Deutschland wird wieder Nationalstaat. Wir sind
wieder wer. Wir Deutschen werden nicht mehr zwanghaft Europas Vorbild
sein und das mit unserem Scheckbuch teuer bezahlen. Nicht mehr länger
uns künstlich klein halten gegenüber den Nachbarn, den Holländern
etwa. Nicht mehr machen, was Frankreich sagt. Unser politisches
Auftreten wird unserer wirtschaftlichen Stärke entsprechen; endlich,
schließlich haben wir auch die schlagkräftigste Armee auf dem
Kontinent. Und wir bekommen unsere starke Mark zurück, trennen uns
endlich vom weichen Euro. Und müssen auch nicht mehr andere retten.
Unter unsere Geschichte, insbesondere diese zwölf Jahre, ziehen wir
einen Schlussstrich. Und so weiter. Diese Projektion, stille oder
weniger stille Sehnsucht für die einen, Schrecken für die anderen,
hatte eine Chiffre: Berlin, die Hauptstadt. Der Umzug von John le
Carrés so genannter „kleiner Stadt am Rhein“ in die
Millionen-Metropole an der Spree sei viel mehr als ein Tausch von
Gebäuden für Parlamentarier und Bürokraten. Ein politischer
Paradigmenwechsel: die Berliner Republik. Man muss diese Debatte von
vor 20 Jahren den Jungen und Halbjungen ab ungefähr Jahrgang 1980
noch einmal erzählen, alleine, um sie zum Staunen zu bringen. Sie
fahren nach „Mitte“, wo kein Berliner Spießer den Ton vorgibt,
sondern ein fröhliches, buntes Hautfarben- und Sprachengemisch
herrscht. Die Jugend Europas kennt heute zwei Sehnsuchtsorte, London
und: Berlin. Vielleicht noch Barcelona. Berlin, nicht der Prenzlauer
Berg, sondern der Hackesche Markt, ist Deutschlands (Entschuldigung!)
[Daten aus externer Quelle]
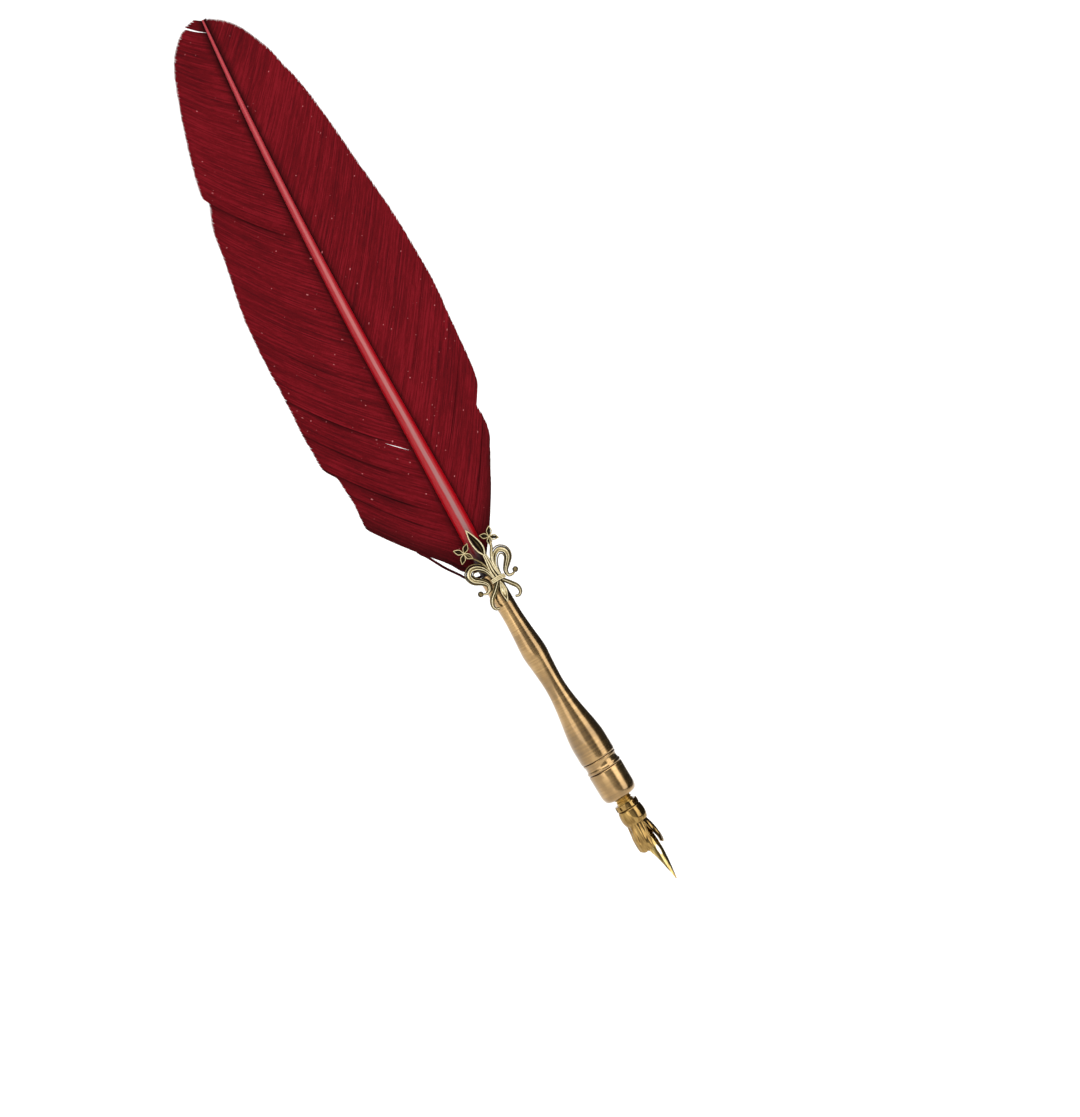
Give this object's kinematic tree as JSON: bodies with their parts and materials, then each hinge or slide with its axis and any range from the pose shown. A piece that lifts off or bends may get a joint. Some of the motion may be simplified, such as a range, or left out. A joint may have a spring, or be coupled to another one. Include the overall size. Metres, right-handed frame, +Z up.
{
  "type": "quill pen",
  "caption": "Feather quill pen: red feather in a turned bronze barrel with a lily ornament, screwed section, and a screwed nib unit with petal cup and dip nib.",
  "frame": {"origin": "on the pen's axis inside the section, where a pen rest holds it", "axes": "+Z up, -Y towards the pen's front; the feather end leans towards -X and the nib points down towards +X, as the pen lies in its rest"},
  "size_m": [0.1427, 0.0185, 0.2338],
  "materials": {
    "quill": "dyed feather shaft, satin",
    "barbs": "dyed crimson feather barbs",
    "glue": "clear set glue",
    "ornament_bronze": "cast antique brass with dark patina",
    "bronze": "brushed antique bronze plate",
    "cup_bronze": "bright antique bronze",
    "brass": "turned brass",
    "nib_metal": "polished gold-toned steel",
    "peg": "black plastic"
  },
  "bodies": {
    "handle": {"barrel": "bronze", "barrel_insert": "brass", "feather_shaft": "quill", "vane_left": "barbs", "vane_right": "barbs", "quill_glue": "glue", "lily_ornament": "ornament_bronze"},
    "ring": {"trim_ring": "bronze"},
    "grip": {"section": "bronze", "section_stud": "brass"},
    "collar": {"nib_collar": "cup_bronze"},
    "nib_holder": {"nib_neck": "brass", "nib_dome": "cup_bronze", "nib_cup": "cup_bronze", "nib_peg": "peg"},
    "nib": {"nib": "nib_metal"}
  },
  "joints": [
    {"name": "ring_travel", "type": "slide", "parent": "handle", "child": "ring", "axis": [0.5344, 0, -0.8453], "range_m": [0, 0.0072]},
    {"name": "section_screw", "type": "hinge", "parent": "ring", "child": "grip", "pos_m": [-0.00214, 0, 0.00338], "axis": [0.5344, 0, -0.8453], "range_deg": [0, 3250]},
    {"name": "collar_travel", "type": "slide", "parent": "grip", "child": "collar", "axis": [0.5344, 0, -0.8453], "range_m": [0, 0.0045]},
    {"name": "nib_screw", "type": "hinge", "parent": "collar", "child": "nib_holder", "pos_m": [0.0047, 0, -0.00744], "axis": [0.5344, 0, -0.8453], "range_deg": [0, 2170]},
    {"name": "nib_pull", "type": "slide", "parent": "nib_holder", "child": "nib", "axis": [0.5344, 0, -0.8453], "range_m": [0, 0.011]}
  ],
  "couplings": [
    {"joint": "section_screw", "follows": "ring_travel", "rad_per_m": 7854},
    {"joint": "nib_screw", "follows": "collar_travel", "rad_per_m": 8377.6}
  ]
}
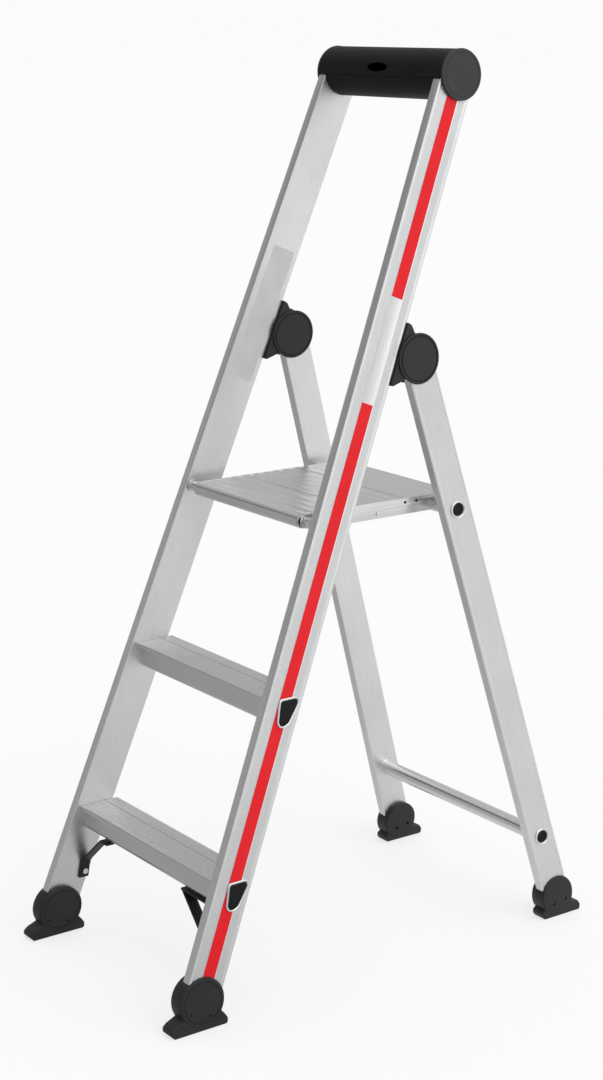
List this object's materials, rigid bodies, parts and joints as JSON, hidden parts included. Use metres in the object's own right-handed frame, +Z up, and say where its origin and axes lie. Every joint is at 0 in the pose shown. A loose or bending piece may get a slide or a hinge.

„place to be“. Wer die viel diskutierte Gentrifizierung, hier: den
Wandel vom Schmuddel-Kommunismus zum Kreativquartier studieren will,
reist hier hin, oder schlägt, wie die Essener Mercator-Stiftung, hier
ein Lager auf. Dieser Umzug von Bonn nach Berlin war nicht der
befürchtete oder erhoffte Bruch mit der deutschen
Nachkriegsgeschichte. Eine stabile, soziale Demokratie, fest
eingebunden in Europa (auch wenn der Atom-Ausstieg ein deutscher
Alleingang war), an der Seite Amerikas, auf gute Beziehungen erpicht
mit Moskau, das ist heute die deutsche Realität. Trotz Berlin. Oder
wegen Berlin? Fazit: Die aufgeregte Debatte um die „Berliner
Republik“ war gar nicht schlecht. Sie hat klar gemacht, was nicht
gewünscht war: eine Rückkehr Preußens. Bonns rheinische, weltoffene
Gelassenheit lebt nun in der neuen Hauptstadt fort.